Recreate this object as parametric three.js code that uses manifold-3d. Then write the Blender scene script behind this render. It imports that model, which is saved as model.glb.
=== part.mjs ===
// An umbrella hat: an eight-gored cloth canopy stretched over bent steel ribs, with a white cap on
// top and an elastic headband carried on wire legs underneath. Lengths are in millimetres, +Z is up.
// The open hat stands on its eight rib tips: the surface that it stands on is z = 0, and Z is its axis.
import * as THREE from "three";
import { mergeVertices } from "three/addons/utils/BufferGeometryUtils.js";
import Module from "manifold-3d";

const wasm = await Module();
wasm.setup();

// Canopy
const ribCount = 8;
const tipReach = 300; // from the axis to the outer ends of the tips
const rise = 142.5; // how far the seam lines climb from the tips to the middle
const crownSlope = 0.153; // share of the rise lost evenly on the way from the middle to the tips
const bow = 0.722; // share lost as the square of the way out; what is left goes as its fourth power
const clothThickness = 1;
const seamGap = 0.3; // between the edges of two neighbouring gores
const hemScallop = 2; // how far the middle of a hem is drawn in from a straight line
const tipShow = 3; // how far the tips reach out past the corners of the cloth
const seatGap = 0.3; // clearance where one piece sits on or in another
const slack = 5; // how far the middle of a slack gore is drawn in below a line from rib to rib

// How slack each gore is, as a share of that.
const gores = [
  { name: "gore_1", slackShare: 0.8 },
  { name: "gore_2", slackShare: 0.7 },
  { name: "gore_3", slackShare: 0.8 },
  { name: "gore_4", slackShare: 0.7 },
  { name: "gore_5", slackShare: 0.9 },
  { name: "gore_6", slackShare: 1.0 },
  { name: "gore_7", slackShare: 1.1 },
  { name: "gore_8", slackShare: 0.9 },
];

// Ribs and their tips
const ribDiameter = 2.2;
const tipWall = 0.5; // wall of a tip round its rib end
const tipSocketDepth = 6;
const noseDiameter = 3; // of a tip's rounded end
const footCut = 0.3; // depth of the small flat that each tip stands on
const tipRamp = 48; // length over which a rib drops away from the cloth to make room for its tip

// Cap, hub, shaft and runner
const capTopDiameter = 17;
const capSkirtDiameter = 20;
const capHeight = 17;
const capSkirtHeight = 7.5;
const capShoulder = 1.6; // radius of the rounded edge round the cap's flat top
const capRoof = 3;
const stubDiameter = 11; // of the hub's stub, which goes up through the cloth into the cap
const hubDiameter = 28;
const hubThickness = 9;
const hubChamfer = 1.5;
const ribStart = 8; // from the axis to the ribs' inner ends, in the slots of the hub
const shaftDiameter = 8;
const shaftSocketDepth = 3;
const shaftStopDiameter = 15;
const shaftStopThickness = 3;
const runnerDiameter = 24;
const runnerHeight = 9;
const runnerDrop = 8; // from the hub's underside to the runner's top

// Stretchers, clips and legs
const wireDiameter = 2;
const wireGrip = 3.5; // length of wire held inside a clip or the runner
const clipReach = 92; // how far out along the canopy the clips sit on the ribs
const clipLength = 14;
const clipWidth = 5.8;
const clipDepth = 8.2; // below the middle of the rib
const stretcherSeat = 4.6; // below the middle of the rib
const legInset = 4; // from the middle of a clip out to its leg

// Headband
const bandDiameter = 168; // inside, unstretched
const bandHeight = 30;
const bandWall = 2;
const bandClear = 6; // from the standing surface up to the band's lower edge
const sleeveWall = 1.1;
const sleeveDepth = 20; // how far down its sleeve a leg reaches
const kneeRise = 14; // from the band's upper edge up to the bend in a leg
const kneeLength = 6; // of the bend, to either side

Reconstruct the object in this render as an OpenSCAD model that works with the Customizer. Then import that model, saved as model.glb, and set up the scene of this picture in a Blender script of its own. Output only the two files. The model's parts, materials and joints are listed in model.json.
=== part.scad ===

□ □ □ □ □ □ □

Exactly repeat the lines running from the top of the listing to the line bearing "import Module from", both of those lines included, and only them.

Recreate this object as parametric three.js code that uses manifold-3d. Then write the Blender scene script behind this render. It imports that model, which is saved as model.glb.
=== part.mjs ===
// An umbrella hat: an eight-gored cloth canopy stretched over bent steel ribs, with a white cap on
// top and an elastic headband carried on wire legs underneath. Lengths are in millimetres, +Z is up.
// The open hat stands on its eight rib tips: the surface that it stands on is z = 0, and Z is its axis.
import * as THREE from "three";
import { mergeVertices } from "three/addons/utils/BufferGeometryUtils.js";
import Module from "manifold-3d";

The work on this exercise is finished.